No signs show the entrance to the park or mark the trail. Parks employees go out yearly to try and maintain the trail, Sennes said.

"But it's a low priority with the other challenges out there," he said.

Facing Change

Not long ago, Sharla Vallee rediscovered McFadden and Dobson parks, Chehalis' "hill-top parks," with her daughter. She was disappointed to see the wild state of the parks she remembered from childhood, but she was glad they hadn't disappeared altogether.

"It's the park I remember — all grown up," she said.

Swings, benches, picnic tables, covered kitchen and bathroom. All of these have gone, but for the solitary teeter-totter and a few benches. A tall pole that may have once born a flag stands unadorned and watches the birds, squirrels, deer and occasional cougar pass through this once-popular park.

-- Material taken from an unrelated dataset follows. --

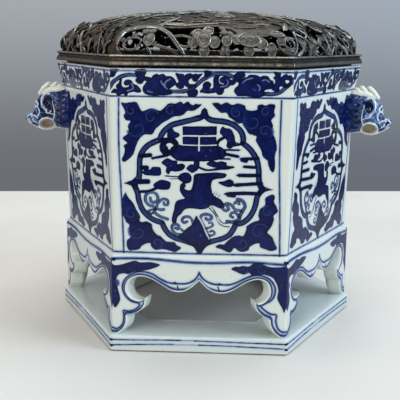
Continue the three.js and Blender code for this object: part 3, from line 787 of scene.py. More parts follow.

To one side, Burlington Northern Santa Fe Railroad and Bonneville Power still maintain their two radio towers. But the valley view is blocked by tall trees on all sides now. And just down the hill, enclosed in security fences, are a couple of city water reservoirs.

The hill has nearly reclaimed the site, and the wilderness is running things up there now. The paved access roads are breaking down into gravel and dirt.

"As you get older, you don't like to see the changes that happen, but they do happen," Sharla said. "That's what this is about for us. It's about the history and how things change."

A love of local history is their common bond. And she has enjoyed sharing this personal history with McKenzie, she said.

"We like to go on these adventures," the single-mom said. "But this one really struck my heart strings."

One of the first times Sharla and McKenzie climbed the hill to visit the old parks, the daughter got ahead of her mother on one of the trails.